Apropos Kosten: Der Rechnungshof bemängelt auch, dass der Sparplan „Megawatt“nicht ausreichend umgesetzt wurde. Wie ist hier der aktuelle Stand? Wir sind auf halbem Weg. Wien Energie wird bis 2018 etwa 300 Mitarbeiter abbauen. Aber wir müssen den Personalstand über dieses Plansoll hinaus senken, um neue Mitarbeiter aufbauen zu können, die helfen, neue Geschäftsfelder zu öffnen. Letztlich entscheiden Kosten allein nichts. Wir müssen der Wien Energie eine Struktur geben, mit der man erfolgreich sein kann.
Was meinen Sie damit genau?

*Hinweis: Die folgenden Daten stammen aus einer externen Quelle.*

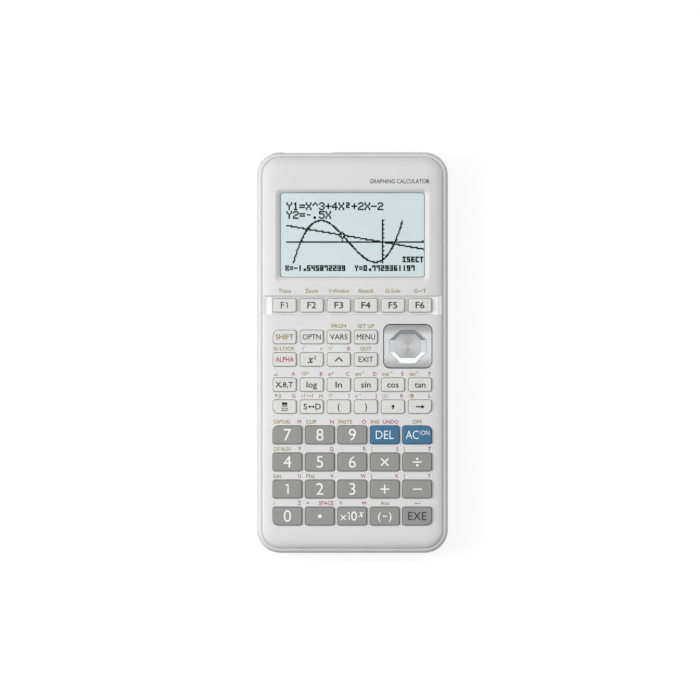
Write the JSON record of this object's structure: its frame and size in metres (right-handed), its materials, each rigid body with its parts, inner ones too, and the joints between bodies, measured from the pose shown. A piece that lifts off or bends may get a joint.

Der Markt ändert sich, also müssen auch wir uns ändern. Die Digitalisierung ist ein Trend, den ich maximal nutzen will. Dafür müssen wir viel näher an den Kunden heran, müssen aus den vielen Daten, die wir haben, brauchbare Informationen filtern. In Salzburg haben wir (Strebl war 22 Jahre bei der Salzburg AG, Anm.) schon 2009 die Zusammenführung von Telekommunikation und Energiewelt in Modellregionen ausprobiert. Da hat noch kein Mensch von Digitalisierung geredet. Jetzt ist die Phase, in der man von Pilotprojekten zu Produkten kommen muss.
Und dafür muss die Struktur der Wien Energie umgebaut werden? Ja. Die Zeit, in der die Energiewirtschaft alles allein machen konnte, ist vorbei. Wir brauchen neue Partnerschaften mit Start-ups, wir brauchen neue Abläufe, neue Angebote. Nicht alle mögen das, keine Frage. Aber das ist die Zukunft.
Wovon lebt die Wien Energie der Zukunft, wenn nicht vom Strom? Natürlich müssen wir noch lange über das Kerngeschäft reden. Aber ich glaube, dass wir uns letztlich in ein anderes Unternehmen verwandeln werden. Wir haben so viel im Haus: Strom, Wärme, Telekommunikation. Daraus werden wir neue Angebote schnüren. Ich habe einmal im Silicon Valley für ein Energie-Start-up gearbeitet. Das hat seine Kunden bei Stromausfall per SMS benachrichtigt. Aber nicht nur: Waren Restaurants betroffen, haben auch alle Gäste, die online gebucht hatten, rechtzeitig erfahren, dass sie sich den Weg dorthin sparen können – und wo es eine Alternative gäbe. Genau da will ich hin. Dann müssen wir uns keine Sorgen mehr über Marktanteile machen.